Author: Amelinda Berube
Genre: Young Adult / Horror
Format: Hardcover 336 pages
Release Date: 1 September 2018
Publisher: Sourcebooks Fire
My Rating: ***
This advance review copy was provided to me by NetGalley. This is an honest review based on my personal opinions of the book.
I must admit, the YA genre isn’t usually my first choice when i’m browsing for a book to read but i’m not sure why! This book has proved yet again that you don’t necessarily have to be a ‘young adult’ to enjoy the YA genre!
The main character Marianne starts off having a tough time of it to say the least. Her parents are in the process of getting divorced, her mothers had a nervous breakdown, her best friend has moved away and she is dealing with the normal teenage emotions of feeling like she doesn’t fit in. This, however, is not the worst of her problems.
Strange things happen around Marianne and she becomes convinced she is possessed by a ghost. Determined to try and take control of the situation she attempts to communicate with the ghost which needless to say, does not go according to plan.

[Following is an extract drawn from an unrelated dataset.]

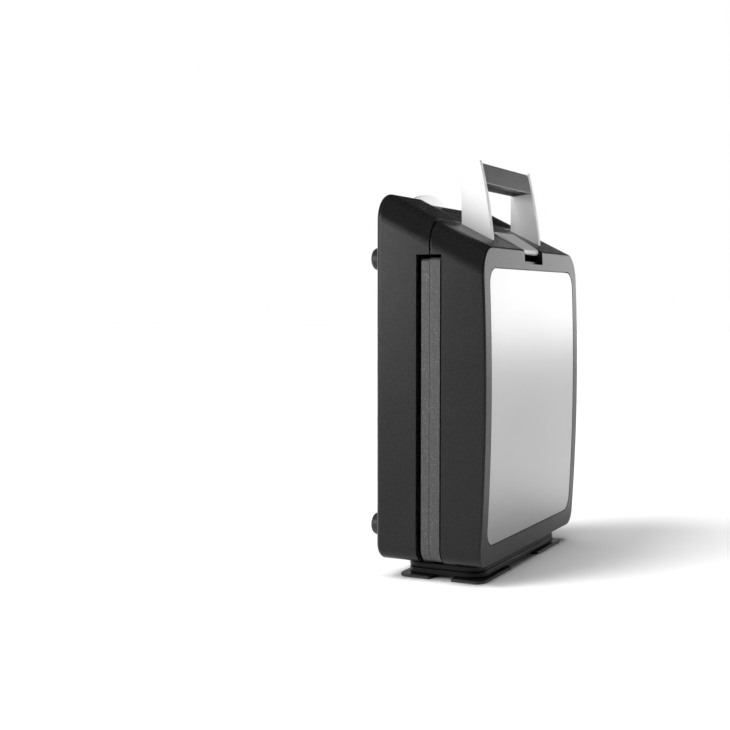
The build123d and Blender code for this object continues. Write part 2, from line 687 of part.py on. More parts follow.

One thing I thought was a nice touch by the author is the recurring descriptions of ice and water used throughout the book to describe Marianne’s emotions. I thought this tied back nicely to the title and helped create that chilling, cold atmosphere which the author was portraying.
I wasn’t entirely sure where this book was going at one point. This isn’t necessarily a criticism, in fact, in this instance it was actually a positive because as a reader I felt compelled to read to the end to find out what was actually going on.
The fact that the book is portrayed as ‘Black Swan meets Paranormal Activity’ made me think at the start of reading that Marianne’s character might slowly slip into a more sinister alter ego. I personally would have liked to have seen this angle explored a bit more deeply. However, the paranormal activity side of things is very apparent right from the beginning of the book which didn’t really allow for the possibility that Marianne simply might be losing her grip on reality to stretch further into the story. In my personal opinion, if the paranormal activity had been a bit more of a slow burner throughout the book, this might have kept me as a reader guessing for longer.
I liked how the author wrote about the relationship between Marianne and her mother. The breakdown of her parents relationship has clearly affected Marianne but she’s trying desperately to hold it together for the sake of her mother who is also not coping. Having been in the past myself a child who has experienced this, I could relate entirely to Marianne’s fears for her mother and wanting to protect her whilst at the same time experiencing conflicting emotions towards each parent.
My only real criticism of this book is that for me personally I felt the plot could have been slowed down slightly to leave the reader with the element of guess work and surprise. Having said that though, I did really enjoy this book and I wouldn’t hesitate to recommend it to anyone who likes their books with a supernatural theme.
I will definitely look out for this authors work in the future and I can’t wait to see what she comes up with next!
About the Author
Amelinda Berube is a writer and editor with a small department in the Canadian public service. She holds a bachelor of humanities from Carleton University and a master of arts from McGill. The Dark Beneath the Ice is her debut novel.